-- Start --

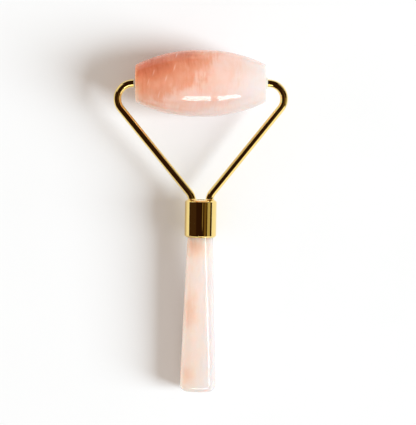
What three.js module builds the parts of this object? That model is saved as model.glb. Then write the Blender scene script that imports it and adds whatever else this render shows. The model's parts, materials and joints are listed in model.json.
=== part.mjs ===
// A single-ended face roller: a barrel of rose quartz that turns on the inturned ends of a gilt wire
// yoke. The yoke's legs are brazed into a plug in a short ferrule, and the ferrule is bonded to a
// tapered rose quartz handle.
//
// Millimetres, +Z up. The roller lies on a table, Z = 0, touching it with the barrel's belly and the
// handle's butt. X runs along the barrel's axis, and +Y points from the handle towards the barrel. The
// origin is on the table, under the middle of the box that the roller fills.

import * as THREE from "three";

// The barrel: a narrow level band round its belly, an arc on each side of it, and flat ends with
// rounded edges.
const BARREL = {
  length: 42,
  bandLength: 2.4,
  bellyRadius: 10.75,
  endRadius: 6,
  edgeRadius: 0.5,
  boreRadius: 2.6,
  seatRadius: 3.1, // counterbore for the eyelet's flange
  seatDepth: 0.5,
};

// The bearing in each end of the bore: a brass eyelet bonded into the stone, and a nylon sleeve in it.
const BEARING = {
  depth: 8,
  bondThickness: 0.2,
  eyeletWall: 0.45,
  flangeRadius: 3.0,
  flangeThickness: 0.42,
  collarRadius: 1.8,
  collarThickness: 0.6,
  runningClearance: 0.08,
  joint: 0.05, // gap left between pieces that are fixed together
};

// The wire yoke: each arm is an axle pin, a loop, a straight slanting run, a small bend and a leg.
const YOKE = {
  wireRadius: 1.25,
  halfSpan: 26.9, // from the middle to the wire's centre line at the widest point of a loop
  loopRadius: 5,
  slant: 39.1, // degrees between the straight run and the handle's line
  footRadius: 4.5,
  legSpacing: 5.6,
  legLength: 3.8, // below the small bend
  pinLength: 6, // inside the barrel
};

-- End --

:: OBJECTIVE ::
All of the lines above need to be given again exactly.

:: TASK RESULT ::
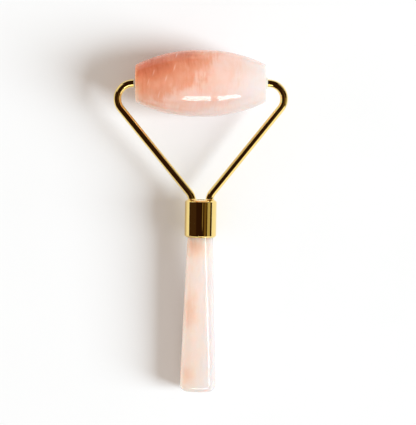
What three.js module builds the parts of this object? That model is saved as model.glb. Then write the Blender scene script that imports it and adds whatever else this render shows. The model's parts, materials and joints are listed in model.json.
=== part.mjs ===
// A single-ended face roller: a barrel of rose quartz that turns on the inturned ends of a gilt wire
// yoke. The yoke's legs are brazed into a plug in a short ferrule, and the ferrule is bonded to a
// tapered rose quartz handle.
//
// Millimetres, +Z up. The roller lies on a table, Z = 0, touching it with the barrel's belly and the
// handle's butt. X runs along the barrel's axis, and +Y points from the handle towards the barrel. The
// origin is on the table, under the middle of the box that the roller fills.

import * as THREE from "three";

// The barrel: a narrow level band round its belly, an arc on each side of it, and flat ends with
// rounded edges.
const BARREL = {
  length: 42,
  bandLength: 2.4,
  bellyRadius: 10.75,
  endRadius: 6,
  edgeRadius: 0.5,
  boreRadius: 2.6,
  seatRadius: 3.1, // counterbore for the eyelet's flange
  seatDepth: 0.5,
};

// The bearing in each end of the bore: a brass eyelet bonded into the stone, and a nylon sleeve in it.
const BEARING = {
  depth: 8,
  bondThickness: 0.2,
  eyeletWall: 0.45,
  flangeRadius: 3.0,
  flangeThickness: 0.42,
  collarRadius: 1.8,
  collarThickness: 0.6,
  runningClearance: 0.08,
  joint: 0.05, // gap left between pieces that are fixed together
};

// The wire yoke: each arm is an axle pin, a loop, a straight slanting run, a small bend and a leg.
const YOKE = {
  wireRadius: 1.25,
  halfSpan: 26.9, // from the middle to the wire's centre line at the widest point of a loop
  loopRadius: 5,
  slant: 39.1, // degrees between the straight run and the handle's line
  footRadius: 4.5,
  legSpacing: 5.6,
  legLength: 3.8, // below the small bend
  pinLength: 6, // inside the barrel
};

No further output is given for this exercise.